To be useful, an index access method must also have one or more operator classes defined in pg_opclass, pg_amop, and pg_amproc. These entries allow the planner to determine what kinds of query qualifications can be used with indexes of this access method. Operator classes are described in Section 32.14, which is prerequisite material for reading this chapter.
An individual index is defined by a pg_class entry that describes it as a physical relation, plus a pg_index entry that shows the logical content of the index — that is, the set of index columns it has and the semantics of those columns, as captured by the associated operator classes. The index columns (key values) can be either simple columns of the underlying table or expressions over the table rows. The index access method normally has no interest in where the index key values come from (it is always handed precomputed key values) but it will be very interested in the operator class information in pg_index. Both of these catalog entries can be accessed as part of the Relation data structure that is passed to all operations on the index.

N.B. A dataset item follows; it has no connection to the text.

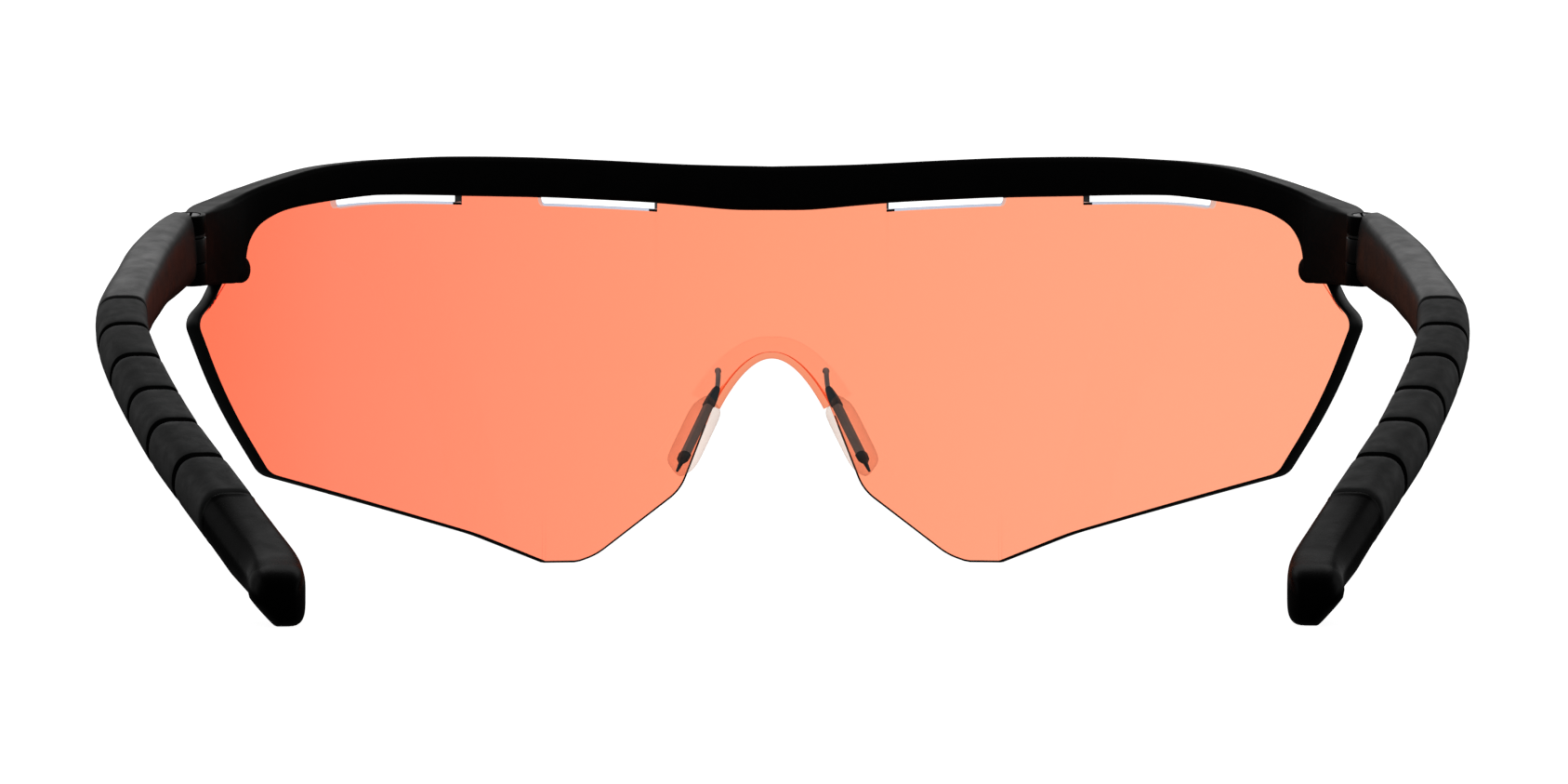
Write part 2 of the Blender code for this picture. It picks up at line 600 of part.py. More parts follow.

Some of the flag columns of pg_am have nonobvious implications. The requirements of amcanunique are discussed in Section 48.5, and those of amconcurrent in Section 48.4. The amcanmulticol flag asserts that the access method supports multicolumn indexes, while amoptionalkey asserts that it allows scans where no indexable restriction clause is given for the first index column. When amcanmulticol is false, amoptionalkey essentially says whether the access method allows full-index scans without any restriction clause. Access methods that support multiple index columns must support scans that omit restrictions on any or all of the columns after the first; however they are permitted to require some restriction to appear for the first index column, and this is signaled by setting amoptionalkey false. amindexnulls asserts that index entries are created for NULL key values. Since most indexable operators are strict and hence cannot return TRUE for NULL inputs, it is at first sight attractive to not store index entries for null values: they could never be returned by an index scan anyway. However, this argument fails when an index scan has no restriction clause for a given index column. In practice this means that indexes that have amoptionalkey true must index nulls, since the planner might decide to use such an index with no scan keys at all. A related restriction is that an index access method that supports multiple index columns must support indexing null values in columns after the first, because the planner will assume the index can be used for queries that do not restrict these columns. For example, consider an index on (a,b) and a query with WHERE a = 4. The system will assume the index can be used to scan for rows with a = 4, which is wrong if the index omits rows where b is null. It is, however, OK to omit rows where the first indexed column is null. (GiST currently does so.) Thus, amindexnulls should be set true only if the index access method indexes all rows, including arbitrary combinations of null values.